The latest exchange involving Fred M’membe and Brian Mundubile exposed just how fragile those discussions remain. Dr M’membe rejected Mundubile’s public invitation for opposition cooperation, arguing that serious alliance-building cannot be conducted through media pronouncements.



His response quickly revealed the deeper mistrust sitting beneath repeated calls for coalition politics. On the surface, almost every opposition figure agrees that fragmentation could hand an advantage to the ruling United Party for National Development. In practice, disagreements over leadership, ideology, control and political strategy continue spilling into public view.



That is increasingly becoming one of the opposition’s biggest political weaknesses. The timing is equally significant. The Electoral Commission of Zambia has already revised nomination fees upward ahead of the elections, campaign preparations are intensifying and political temperatures are rising across the country.


At the same time, governance activist Rueben Lifuka has warned that election legitimacy will depend on whether all political players are given equal campaign opportunities. Political commentator Mulenga Kapwepwe has also cautioned that opposition fragmentation risks creating a chaotic political environment.



Meanwhile, Robert Sichinga says many citizens who may want political change remain unconvinced about who should replace President Hakainde Hichilema.

Those remarks all point to the same unresolved issue. The opposition agrees that cooperation is necessary, but it remains divided over who should lead, who should surrender political space and what form any alliance should ultimately take.

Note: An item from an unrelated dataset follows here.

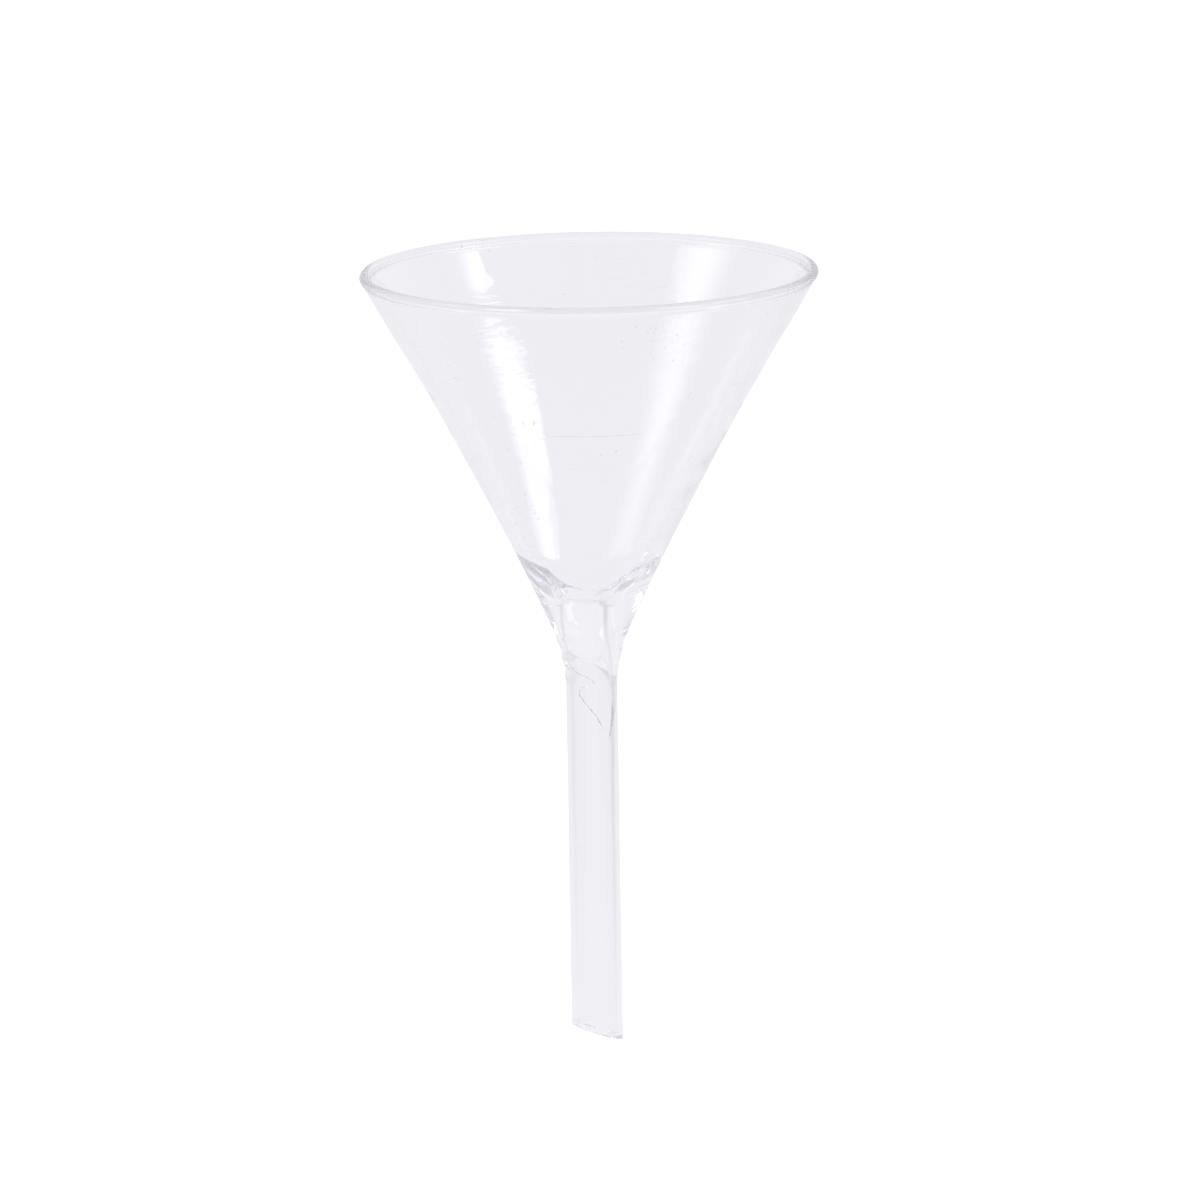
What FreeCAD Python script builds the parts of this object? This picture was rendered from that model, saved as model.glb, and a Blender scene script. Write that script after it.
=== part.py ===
"""A 75 mm laboratory filter funnel of clear glass, 130 mm long, with its stem cut at a slant.

The funnel is lampworked from a cone and a length of drawn tubing, melted together in a flame.
Four solids stand for what is formed in separate steps. They meet face to face, because the real
glass runs on through them: rim_bead, bowl_cone, throat_seal and stem_tube.

Frame: millimetres, +Z up along the funnel's axis, origin at the top of the straight stem.
The stem is longest on its +X side. Apart from that cut, each solid is turned about Z.
"""
import FreeCAD, Part
import math
import os

V = FreeCAD.Vector

# Driving dimensions
MOUTH_DIAMETER = 75.0        # outside the rim bead
OVERALL_LENGTH = 130.0       # top of the rim bead to the lowest point of the tip
WALL = 1.2                   # thickness of the cone's wall
BEAD_RADIUS = 0.85           # round section of the fire-polished rim
BEAD_PROUD = 0.10            # how far the bead stands out past the cone's outer face
CONE_HALF_ANGLE = 29.55      # degrees from the axis, straight upper part of the cone
THROAT_HALF_ANGLE = 24.4     # degrees from the axis, at the foot of the cone
CURVED_CONE_HEIGHT = 39.0    # height over which the cone turns from one angle to the other
STEM_RADIUS = 4.2
BORE_RADIUS = 3.1
STEM_FILLET = 26.5           # radius that runs the outside of the cone into the stem
TIP_SLANT = 19.1             # degrees that the tip's cut is off square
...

For the ruling UPND, those divisions provide breathing room. For opposition supporters, the repeated public disagreements are becoming increasingly frustrating because every failed unity conversation deepens perceptions that coalition politics could once again collapse before election day.



The pressure is building quickly. Once nominations close and campaigns fully intensify, the room for meaningful alliance-building could narrow sharply.